>>>>>

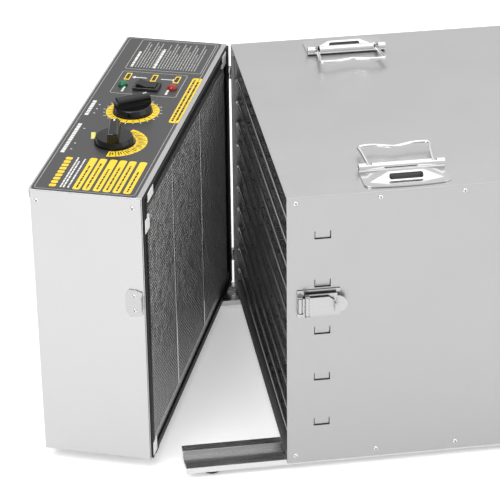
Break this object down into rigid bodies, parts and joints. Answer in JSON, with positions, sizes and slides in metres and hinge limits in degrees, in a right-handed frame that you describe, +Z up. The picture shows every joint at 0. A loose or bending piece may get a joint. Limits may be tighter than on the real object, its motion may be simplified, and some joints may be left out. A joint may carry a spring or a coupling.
{
  "type": "food dehydrator",
  "caption": "Stainless steel food dehydrator: a tray cabinet on rails with a door at one end and a hinged fan and heater box with a control panel at the other, both standing open.",
  "frame": {"origin": "middle of the underside of the box round the whole object, at the level of the feet, with the heater box and the door open as stored", "axes": "+X from the heater box to the door, +Y from the latch side to the hinge side, +Z up"},
  "size_m": [1.055, 0.5898, 0.363],
  "materials": {
    "satin_steel": "satin stainless sheet",
    "bright_steel": "polished stainless",
    "dark_mesh": "dark coated wire mesh",
    "black_rubber": "matt black rubber",
    "black_plastic": "gloss black plastic",
    "control_overlay": "dark grey printed overlay on a steel lid",
    "green_lens": "clear green lens",
    "red_lens": "clear red lens",
    "cast_metal": "plain cast and pressed metal",
    "heater_sheath": "dull oxidised heater tube"
  },
  "bodies": {
    "cabinet": {"cabinet_floor_panel": "satin_steel", "cabinet_top_panel": "satin_steel", "door_hinge_lower_fixed_leaf": "bright_steel", "door_hinge_upper_fixed_leaf": "bright_steel", "far_handle_plate": "bright_steel", "far_rail": "bright_steel", "far_side_panel": "satin_steel", "far_tray_rack": "satin_steel", "foot_door_end_far": "black_rubber", "foot_door_end_near": "black_rubber", "foot_heater_end_far": "black_rubber", "foot_heater_end_near": "black_rubber", "heater_hinge_lower_fixed_leaf": "bright_steel", "heater_hinge_upper_fixed_leaf": "bright_steel", "latch_base": "bright_steel", "near_handle_plate": "bright_steel", "near_rail": "bright_steel", "near_side_panel": "satin_steel", "near_tray_rack": "satin_steel"},
    "heater_box": {"heater_hinge_lower_moving_leaf": "bright_steel", "heater_hinge_upper_moving_leaf": "bright_steel", "latch_catch": "bright_steel", "heater_housing": "satin_steel", "heater_bottom_panel": "satin_steel", "heater_face_frame": "satin_steel", "air_screen": "dark_mesh", "face_seal": "black_rubber", "control_panel": "control_overlay", "timer_body": "black_plastic", "thermostat_body": "cast_metal", "switch_body": "black_plastic", "green_lamp": "green_lens", "red_lamp": "red_lens", "power_inlet": "black_plastic", "fan_motor": "cast_metal", "heating_element": "heater_sheath", "fan_guard": "bright_steel"},
    "door": {"door_hinge_lower_moving_leaf": "bright_steel", "door_hinge_upper_moving_leaf": "bright_steel", "door_panel": "satin_steel", "door_liner": "satin_steel", "door_handle": "bright_steel"},
    "tray_01_body": {"tray_01": "dark_mesh"},
    "tray_02_body": {"tray_02": "dark_mesh"},
    "tray_03_body": {"tray_03": "dark_mesh"},
    "tray_04_body": {"tray_04": "dark_mesh"},
    "tray_05_body": {"tray_05": "dark_mesh"},
    "tray_06_body": {"tray_06": "dark_mesh"},
    "tray_07_body": {"tray_07": "dark_mesh"},
    "tray_08_body": {"tray_08": "dark_mesh"},
    "tray_09_body": {"tray_09": "dark_mesh"},
    "tray_10_body": {"tray_10": "dark_mesh"},
    "timer_knob_body": {"timer_knob": "black_plastic"},
    "thermostat_knob_body": {"thermostat_knob": "black_plastic"},
    "switch_rocker_body": {"switch_rocker": "black_plastic"},
    "fan_rotor_body": {"fan_rotor": "cast_metal"},
    "near_bail_body": {"near_bail": "bright_steel"},
    "far_bail_body": {"far_bail": "bright_steel"},
    "latch_lever_body": {"latch_lever": "bright_steel"},
    "latch_claw_body": {"latch_claw": "bright_steel"}
  },
  "joints": [
    {"name": "heater_swing", "type": "hinge", "parent": "cabinet", "child": "heater_box", "pos_m": [-0.26288, 0.13808, 0.178], "axis": [0, 0, -1], "range_deg": [-20.5, 114.5]},
    {"name": "door_swing", "type": "hinge", "parent": "cabinet", "child": "door", "pos_m": [0.12312, 0.13808, 0.178], "axis": [0, 0, 1], "range_deg": [-105, 75]},
    {"name": "tray_01_slide", "type": "slide", "parent": "cabinet", "child": "tray_01_body", "axis": [1, 0, 0], "range_m": [0, 0.4]},
    {"name": "tray_02_slide", "type": "slide", "parent": "cabinet", "child": "tray_02_body", "axis": [1, 0, 0], "range_m": [0, 0.4]},
    {"name": "tray_03_slide", "type": "slide", "parent": "cabinet", "child": "tray_03_body", "axis": [1, 0, 0], "range_m": [0, 0.4]},
    {"name": "tray_04_slide", "type": "slide", "parent": "cabinet", "child": "tray_04_body", "axis": [1, 0, 0], "range_m": [0, 0.4]},
    {"name": "tray_05_slide", "type": "slide", "parent": "cabinet", "child": "tray_05_body", "axis": [1, 0, 0], "range_m": [0, 0.4]},
    {"name": "tray_06_slide", "type": "slide", "parent": "cabinet", "child": "tray_06_body", "axis": [1, 0, 0], "range_m": [0, 0.4]},
    {"name": "tray_07_slide", "type": "slide", "parent": "cabinet", "child": "tray_07_body", "axis": [1, 0, 0], "range_m": [0, 0.4]},
    {"name": "tray_08_slide", "type": "slide", "parent": "cabinet", "child": "tray_08_body", "axis": [1, 0, 0], "range_m": [0, 0.4]},
    {"name": "tray_09_slide", "type": "slide", "parent": "cabinet", "child": "tray_09_body", "axis": [1, 0, 0], "range_m": [0, 0.4]},
    {"name": "tray_10_slide", "type": "slide", "parent": "cabinet", "child": "tray_10_body", "axis": [1, 0, 0], "range_m": [0, 0.4]},
    {"name": "near_bail_lift", "type": "hinge", "parent": "cabinet", "child": "near_bail_body", "pos_m": [-0.12838, -0.23192, 0.3483], "axis": [1, 0, 0], "range_deg": [0, 85]},
    {"name": "far_bail_lift", "type": "hinge", "parent": "cabinet", "child": "far_bail_body", "pos_m": [-0.12838, 0.08508, 0.3483], "axis": [-1, 0, 0], "range_deg": [0, 85]},
    {"name": "latch_lever_swing", "type": "hinge", "parent": "cabinet", "child": "latch_lever_body", "pos_m": [-0.24738, -0.28532, 0.2155], "axis": [0, 0, -1], "range_deg": [0, 140]},
    {"name": "latch_claw_swing", "type": "hinge", "parent": "latch_lever_body", "child": "latch_claw_body", "pos_m": [-0.24038, -0.28892, 0.2155], "axis": [0, 0, 1], "range_deg": [-180, 0]},
    {"name": "timer_turn", "type": "hinge", "parent": "heater_box", "child": "timer_knob_body", "pos_m": [-0.39783, -0.03727, 0.343], "axis": [0, 0, -1], "range_deg": [0, 300]},
    {"name": "thermostat_turn", "type": "hinge", "parent": "heater_box", "child": "thermostat_knob_body", "pos_m": [-0.4262, -0.11314, 0.343], "axis": [0, 0, -1], "range_deg": [0, 270]},
    {"name": "switch_tip", "type": "hinge", "parent": "heater_box", "child": "switch_rocker_body", "pos_m": [-0.37497, 0.0239, 0.3465], "axis": [-0.3502, -0.9367, 0], "range_deg": [0, 16]},
    {"name": "fan_spin", "type": "hinge", "parent": "heater_box", "child": "fan_rotor_body", "pos_m": [-0.39175, -0.03954, 0.18], "axis": [0.9367, -0.3502, 0], "continuous": true}
  ]
}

<<<<<

Extract all of the data above without altering anything.

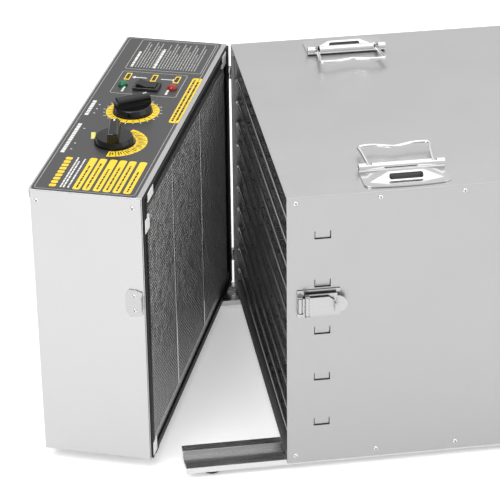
Break this object down into rigid bodies, parts and joints. Answer in JSON, with positions, sizes and slides in metres and hinge limits in degrees, in a right-handed frame that you describe, +Z up. The picture shows every joint at 0. A loose or bending piece may get a joint. Limits may be tighter than on the real object, its motion may be simplified, and some joints may be left out. A joint may carry a spring or a coupling.
{
  "type": "food dehydrator",
  "caption": "Stainless steel food dehydrator: a tray cabinet on rails with a door at one end and a hinged fan and heater box with a control panel at the other, both standing open.",
  "frame": {"origin": "middle of the underside of the box round the whole object, at the level of the feet, with the heater box and the door open as stored", "axes": "+X from the heater box to the door, +Y from the latch side to the hinge side, +Z up"},
  "size_m": [1.055, 0.5898, 0.363],
  "materials": {
    "satin_steel": "satin stainless sheet",
    "bright_steel": "polished stainless",
    "dark_mesh": "dark coated wire mesh",
    "black_rubber": "matt black rubber",
    "black_plastic": "gloss black plastic",
    "control_overlay": "dark grey printed overlay on a steel lid",
    "green_lens": "clear green lens",
    "red_lens": "clear red lens",
    "cast_metal": "plain cast and pressed metal",
    "heater_sheath": "dull oxidised heater tube"
  },
  "bodies": {
    "cabinet": {"cabinet_floor_panel": "satin_steel", "cabinet_top_panel": "satin_steel", "door_hinge_lower_fixed_leaf": "bright_steel", "door_hinge_upper_fixed_leaf": "bright_steel", "far_handle_plate": "bright_steel", "far_rail": "bright_steel", "far_side_panel": "satin_steel", "far_tray_rack": "satin_steel", "foot_door_end_far": "black_rubber", "foot_door_end_near": "black_rubber", "foot_heater_end_far": "black_rubber", "foot_heater_end_near": "black_rubber", "heater_hinge_lower_fixed_leaf": "bright_steel", "heater_hinge_upper_fixed_leaf": "bright_steel", "latch_base": "bright_steel", "near_handle_plate": "bright_steel", "near_rail": "bright_steel", "near_side_panel": "satin_steel", "near_tray_rack": "satin_steel"},
    "heater_box": {"heater_hinge_lower_moving_leaf": "bright_steel", "heater_hinge_upper_moving_leaf": "bright_steel", "latch_catch": "bright_steel", "heater_housing": "satin_steel", "heater_bottom_panel": "satin_steel", "heater_face_frame": "satin_steel", "air_screen": "dark_mesh", "face_seal": "black_rubber", "control_panel": "control_overlay", "timer_body": "black_plastic", "thermostat_body": "cast_metal", "switch_body": "black_plastic", "green_lamp": "green_lens", "red_lamp": "red_lens", "power_inlet": "black_plastic", "fan_motor": "cast_metal", "heating_element": "heater_sheath", "fan_guard": "bright_steel"},
    "door": {"door_hinge_lower_moving_leaf": "bright_steel", "door_hinge_upper_moving_leaf": "bright_steel", "door_panel": "satin_steel", "door_liner": "satin_steel", "door_handle": "bright_steel"},
    "tray_01_body": {"tray_01": "dark_mesh"},
    "tray_02_body": {"tray_02": "dark_mesh"},
    "tray_03_body": {"tray_03": "dark_mesh"},
    "tray_04_body": {"tray_04": "dark_mesh"},
    "tray_05_body": {"tray_05": "dark_mesh"},
    "tray_06_body": {"tray_06": "dark_mesh"},
    "tray_07_body": {"tray_07": "dark_mesh"},
    "tray_08_body": {"tray_08": "dark_mesh"},
    "tray_09_body": {"tray_09": "dark_mesh"},
    "tray_10_body": {"tray_10": "dark_mesh"},
    "timer_knob_body": {"timer_knob": "black_plastic"},
    "thermostat_knob_body": {"thermostat_knob": "black_plastic"},
    "switch_rocker_body": {"switch_rocker": "black_plastic"},
    "fan_rotor_body": {"fan_rotor": "cast_metal"},
    "near_bail_body": {"near_bail": "bright_steel"},
    "far_bail_body": {"far_bail": "bright_steel"},
    "latch_lever_body": {"latch_lever": "bright_steel"},
    "latch_claw_body": {"latch_claw": "bright_steel"}
  },
  "joints": [
    {"name": "heater_swing", "type": "hinge", "parent": "cabinet", "child": "heater_box", "pos_m": [-0.26288, 0.13808, 0.178], "axis": [0, 0, -1], "range_deg": [-20.5, 114.5]},
    {"name": "door_swing", "type": "hinge", "parent": "cabinet", "child": "door", "pos_m": [0.12312, 0.13808, 0.178], "axis": [0, 0, 1], "range_deg": [-105, 75]},
    {"name": "tray_01_slide", "type": "slide", "parent": "cabinet", "child": "tray_01_body", "axis": [1, 0, 0], "range_m": [0, 0.4]},
    {"name": "tray_02_slide", "type": "slide", "parent": "cabinet", "child": "tray_02_body", "axis": [1, 0, 0], "range_m": [0, 0.4]},
    {"name": "tray_03_slide", "type": "slide", "parent": "cabinet", "child": "tray_03_body", "axis": [1, 0, 0], "range_m": [0, 0.4]},
    {"name": "tray_04_slide", "type": "slide", "parent": "cabinet", "child": "tray_04_body", "axis": [1, 0, 0], "range_m": [0, 0.4]},
    {"name": "tray_05_slide", "type": "slide", "parent": "cabinet", "child": "tray_05_body", "axis": [1, 0, 0], "range_m": [0, 0.4]},
    {"name": "tray_06_slide", "type": "slide", "parent": "cabinet", "child": "tray_06_body", "axis": [1, 0, 0], "range_m": [0, 0.4]},
    {"name": "tray_07_slide", "type": "slide", "parent": "cabinet", "child": "tray_07_body", "axis": [1, 0, 0], "range_m": [0, 0.4]},
    {"name": "tray_08_slide", "type": "slide", "parent": "cabinet", "child": "tray_08_body", "axis": [1, 0, 0], "range_m": [0, 0.4]},
    {"name": "tray_09_slide", "type": "slide", "parent": "cabinet", "child": "tray_09_body", "axis": [1, 0, 0], "range_m": [0, 0.4]},
    {"name": "tray_10_slide", "type": "slide", "parent": "cabinet", "child": "tray_10_body", "axis": [1, 0, 0], "range_m": [0, 0.4]},
    {"name": "near_bail_lift", "type": "hinge", "parent": "cabinet", "child": "near_bail_body", "pos_m": [-0.12838, -0.23192, 0.3483], "axis": [1, 0, 0], "range_deg": [0, 85]},
    {"name": "far_bail_lift", "type": "hinge", "parent": "cabinet", "child": "far_bail_body", "pos_m": [-0.12838, 0.08508, 0.3483], "axis": [-1, 0, 0], "range_deg": [0, 85]},
    {"name": "latch_lever_swing", "type": "hinge", "parent": "cabinet", "child": "latch_lever_body", "pos_m": [-0.24738, -0.28532, 0.2155], "axis": [0, 0, -1], "range_deg": [0, 140]},
    {"name": "latch_claw_swing", "type": "hinge", "parent": "latch_lever_body", "child": "latch_claw_body", "pos_m": [-0.24038, -0.28892, 0.2155], "axis": [0, 0, 1], "range_deg": [-180, 0]},
    {"name": "timer_turn", "type": "hinge", "parent": "heater_box", "child": "timer_knob_body", "pos_m": [-0.39783, -0.03727, 0.343], "axis": [0, 0, -1], "range_deg": [0, 300]},
    {"name": "thermostat_turn", "type": "hinge", "parent": "heater_box", "child": "thermostat_knob_body", "pos_m": [-0.4262, -0.11314, 0.343], "axis": [0, 0, -1], "range_deg": [0, 270]},
    {"name": "switch_tip", "type": "hinge", "parent": "heater_box", "child": "switch_rocker_body", "pos_m": [-0.37497, 0.0239, 0.3465], "axis": [-0.3502, -0.9367, 0], "range_deg": [0, 16]},
    {"name": "fan_spin", "type": "hinge", "parent": "heater_box", "child": "fan_rotor_body", "pos_m": [-0.39175, -0.03954, 0.18], "axis": [0.9367, -0.3502, 0], "continuous": true}
  ]
}